Semua ini menjadi tantangan kita bersama khususnya para guru dalam menyampaikan
proses pembelajaran yang tidak hanya sekedar transfer of knowladge akan tetapi juga transfer
of values, lalu bagaimanakah proses internalisasi nilai-nilai karakter itu
mampu dan bisa dilakukan? Paling tidak ada beberapa alternatif yang harus kita
usahakan.
Pertama,
internalisasi nilai-nilai akan terbangun melalui proses Pembiasaan (al ‘adah) baik yang bersifat ritual maupun non ritual,
namun tidak hanya sekedar pembiasaan yang pada akhirnya terhenti dalam simbol-simbol
rutinitas formal, melainkan pembiasaan yang penuh dengan pemaknaan. Ketika guru
menajalankan rutinitas kegiatan sekolah misalnya jum’at bersih, maka tugas guru
disamping memberikan pendampingan juga memberikan pemaknaan terhadap kegiatan
tersebut, siswa diberikan pemahaman tentang arti penting dari apa yang mereka
lakukan. Ketika disatu sekolah diadakan kegiatan peringatan hari besar agama,
maka guru dan pihak sekolah tidak hanya sekedar menjalankan rutinitas semata,
akan tetapi lebih dari itu guru mampu menyadarkan para siswa dengan makna
dibalik agenda acara.
Usaha
yang bisa dilakukan guru dalam proses internalisasi nilai-nilai karakter yang
kedua adalah berlatih (riyadhah) untuk selalu berbuat kebajikan, misalnya
saja adalah guru dan pihak sekolah memberikan waktu dan ruang kepada siswa
untuk berlatih jujur dengan mendirikan kantin kejujuran, atau dilatih untuk
memilii kepekaan sosial yang tinggi dengan cara pembentukan organisasi siswa
dibidang bencana, sehingga dari sini siswa mampu dan bisa belajar berempati
terhadap dunia sosial yang ada disekitarnya.
Usaha
selanjutnya yang harus senantiasa dilakukan adalah adanya keteladanan (uswah)

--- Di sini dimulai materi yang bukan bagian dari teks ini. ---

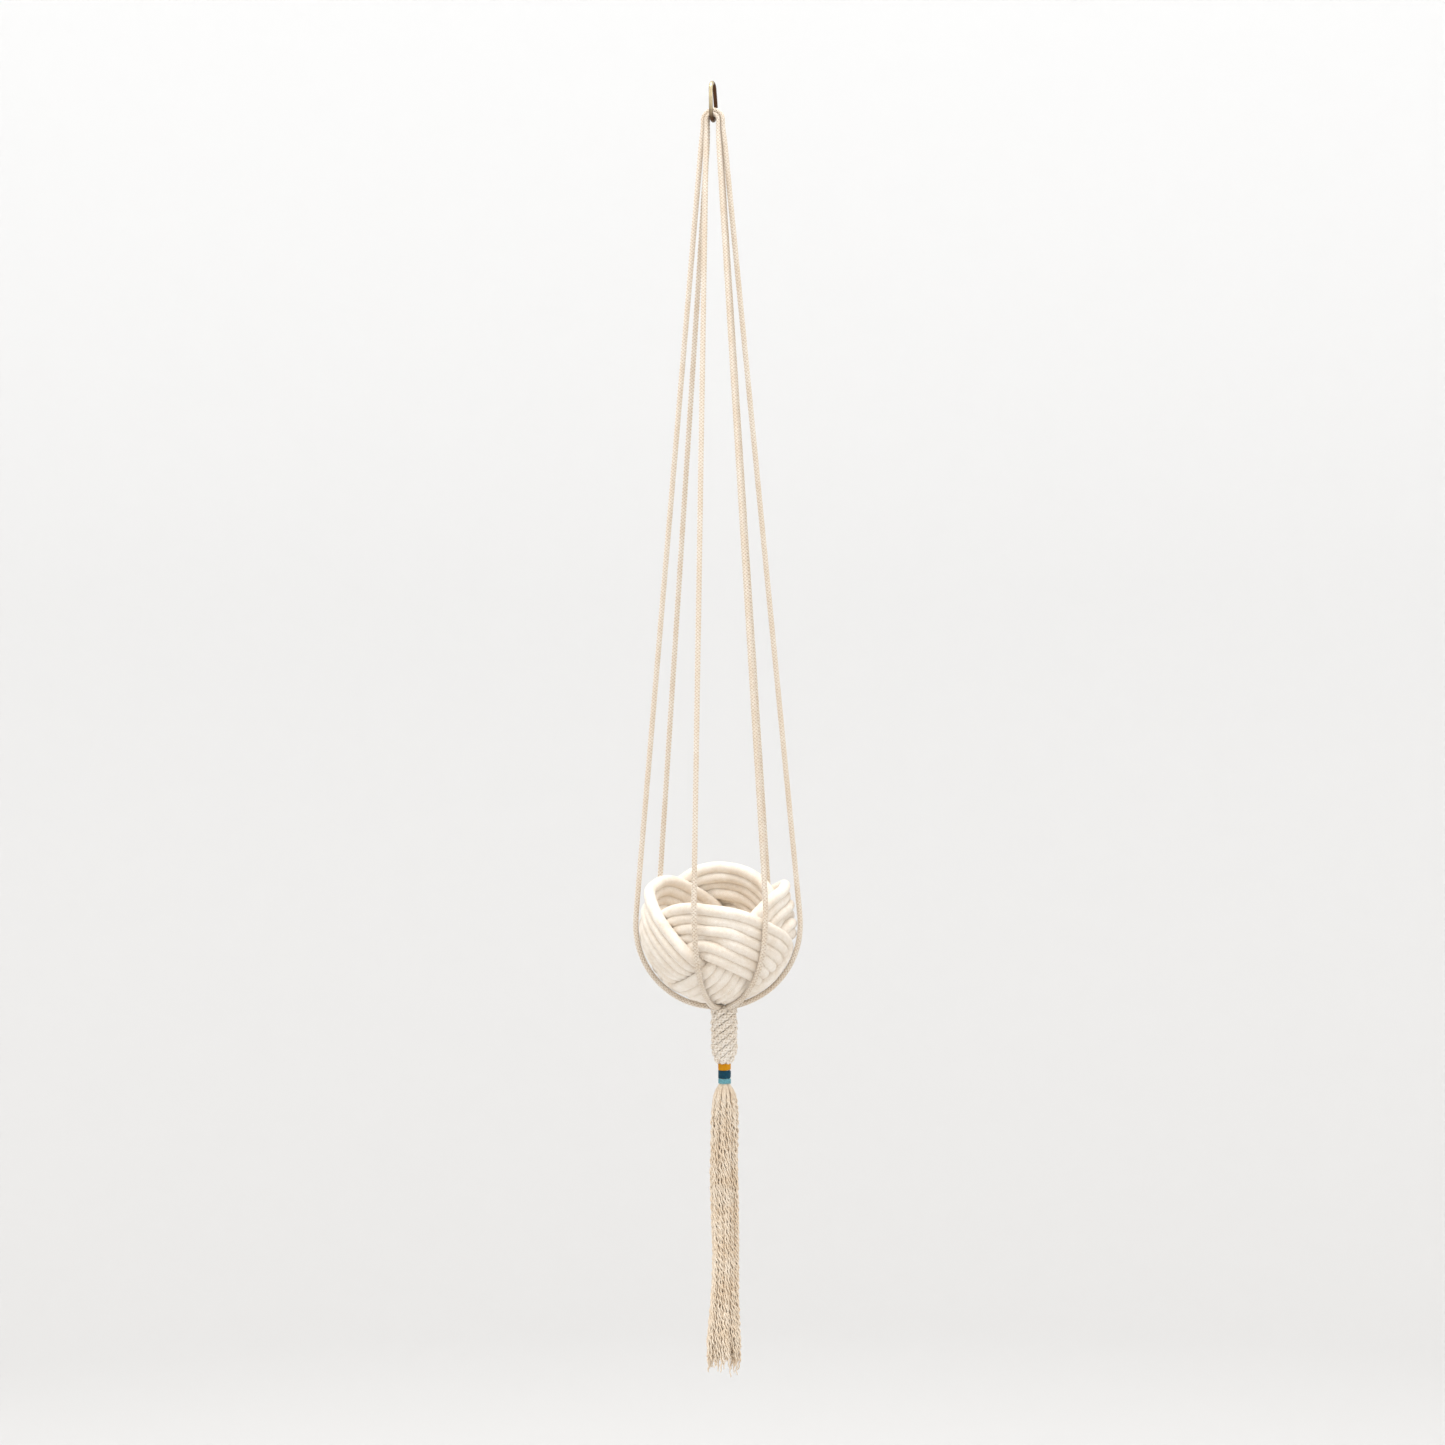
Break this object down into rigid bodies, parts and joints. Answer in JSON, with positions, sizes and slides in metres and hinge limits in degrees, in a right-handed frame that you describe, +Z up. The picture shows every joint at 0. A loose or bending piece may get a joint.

dari guru dan orang-orang yang berada didalam lingkungan sekolah artinya
keteladanan tidak hanya ditunjukkan oleh para guru akan tetapi juga seluruh
karyawan yang ada disekolah, mengapa hal ini dilakukan? karena siswa akan
belajar dari lingkungan terdekatnya, ketika seorang karyawan petugas kebersihan
menjalankan tugasnya menjaga kebersihan disetiap sudut dan ruangan sekolah
diikuti dengan peran guru yang ikut menjaga kebersihan sekolah, maka siswa akan
mulai mengamati, merasakan dan pada akhirnya akan ikut menjaga kebersihan.
Ketika disatu sekolah diadakan program pembiasaan yang bersifat ritual misalnya
shalat dhuha, maka kemudian guru dan seluruh karyawan ikut mengawal program
tersebut dengan membersamai para siswa dalam menjalankan program shalat dhuha,
dan disaat lingkungan telah membersamainya secara positif maka dengan
sendirinya sikap dan karakter positif itu akan terbangun dari salam jiwa
seorang siswa dengan menjadikan guru dan lingkungan sekitar sebagai figur dan
cerminannya.
Usaha
yang keempat adalah adanya program renungan/intropeksi diri (muhasabah),
program sekolah atau kelas yang bisa dilakukan berskala ini sangatlah besar
peranannya dalam proses internalisasi nilai-nilai karakter, karena target utama
dari program ini adalah mengasah kepekaan bathin atau afeksi para siswa yang
selama ini mungkin hampa karena dipenuhi dengan muatan kognisi tanpa refleksi,
dan ketika sisi ruang bathin siswa mulai terasah dengan mampu menyadari akan
kekurangan dan kealfaannya selama ini, maka lambat laut keterasahan bathin ini
akan membentuk sebuah karakter yang positif dikemudian hari.
Usaha
yang kelima adalah adanya integrasi nilai-nilai karakter dalam semua materi
pelajaran, baik pelajaran yang secara subtantif materi mengajarkan nilai-nilai
seperti PAI dan PKN, maupun pelajaran-pelajaran yang tidak secara subtantif
mengajarkan nilai-nilai akan tetapi integrasi nilai-nilai tersebut
direfleksikan kedalam materi pelajaran, seperti IPS, IPA, Matematika dan lain
sebagainya. Oleh karenanya desain RPP berkarakter akan sangat membantu para
guru dalam merefleksikan nilai-nilai karakter kedalam sebuah materi pelajaran.
Semoga kelima usaha ini mampu dan
bisa membantu para guru dalam menjalankan misi sucinya membantu para siswa
dalam membentuk karakter positifnya menjadi manusia yang cerdas secara
kognitif intelektual akan tetapi juga afektif spiritual.Amin.